Brief note: On the contrary of what s said before, "Saudade" in "Tenho saudades tuas" meaning "I miss you", meaning missing a person is not only used in Brazilian Portuguese but also (very frequently) in standard Portuguese in the same way, exactly with the same sense.
- True, but the feeling of "saudade" means much, much more than just "I miss you". At least it does in Portugal. See this. Also, please sign your posts, or it'll become hard to keep track of who says what. --Goblin 23:00, Nov 29, 2004 (UTC)
[edit] AÑORANZA
SAUDADE in Portuguese is AÑORANZA in Spanish. So this word is not that untranslatable at all!

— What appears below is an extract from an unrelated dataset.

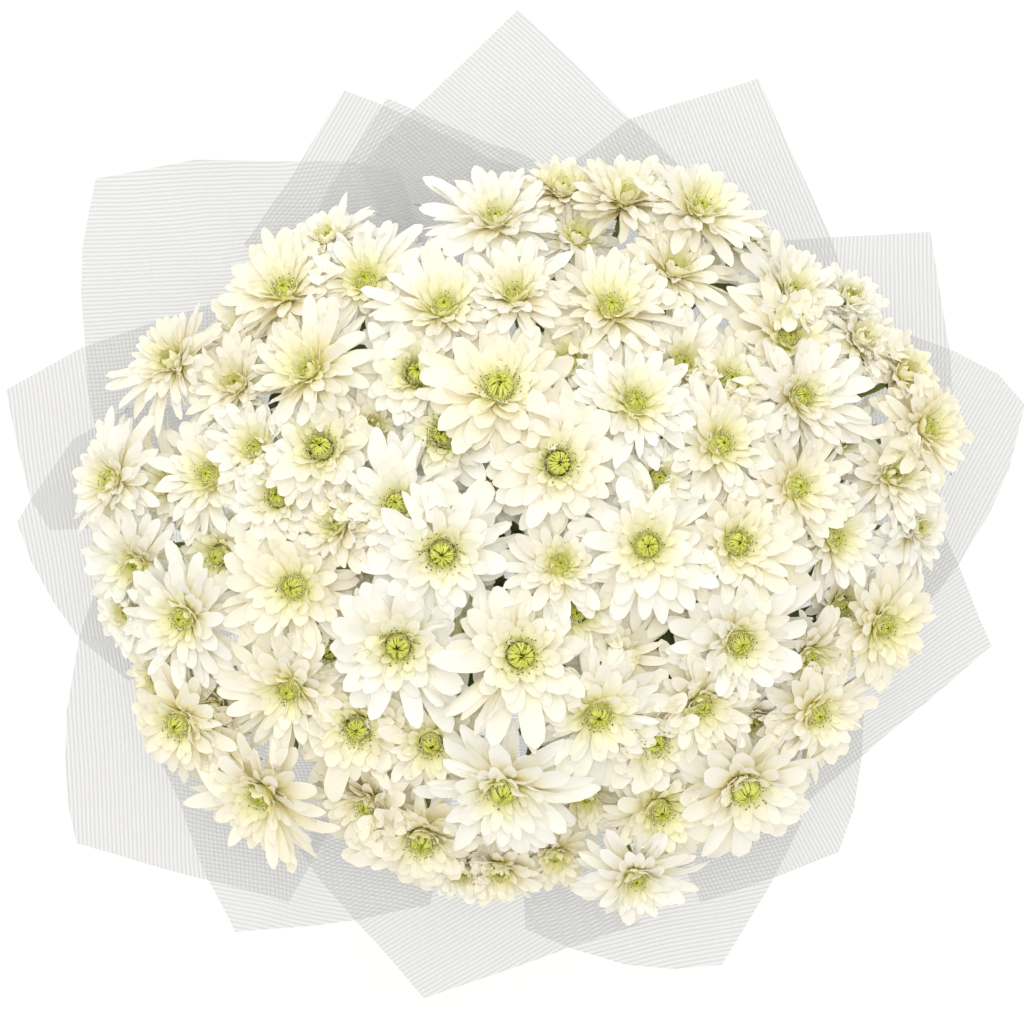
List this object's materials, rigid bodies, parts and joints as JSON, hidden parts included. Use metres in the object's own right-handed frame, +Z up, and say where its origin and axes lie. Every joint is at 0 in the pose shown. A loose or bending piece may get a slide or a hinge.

- No it is not. I am fluent in Spanish and añoranza is not the same as Saudade. This is rubbish --Pinnecco 13:30, 22 December 2005 (UTC)
[edit] Romanian
The word "Saudade" in Portuguese has the same meaning as the word "dor" in Romanian
Romanian: mi-e dor de tine Portuguese: Eu tenho saudades de ti
Romanian: dor de casă Portuguese: Saudades de casa -- M.Lira (I'm still learning the rules, heh)
[edit] vfd discussion
This article was proposed for deletion January 2005. The discussion is archived at Wikipedia:Votes for deletion/Saudade. Joyous 02:03, Jan 30, 2005 (UTC)
[edit] Untranslatable?!?
"Untranslatable" what? Haven't you ever heard the English word "nostalgia"? The definition of nostalgia is homesickness, or a sense of longing for something past. The word nostalgia is also present in Portuguese and means the same. Saudade, however similar in concept, is not as limited as nostalgia --- for instance, saudade can be used to describe desire or despair for non-existent things. (By the way, saudade is not "untranslatable", merely difficult to translate.) --Goblin ›talk 04:44, Mar 12, 2005 (UTC)
- We also have nostalgia in Portuguese, and it doesn't mean the same as "Saudade" (as Goblin said) Ahh.. and by the way, is not an "english word" as it comes from (new) latin (ehmm... Greek/Latin). ;) --Pinnecco 13:26, 22 December 2005 (UTC)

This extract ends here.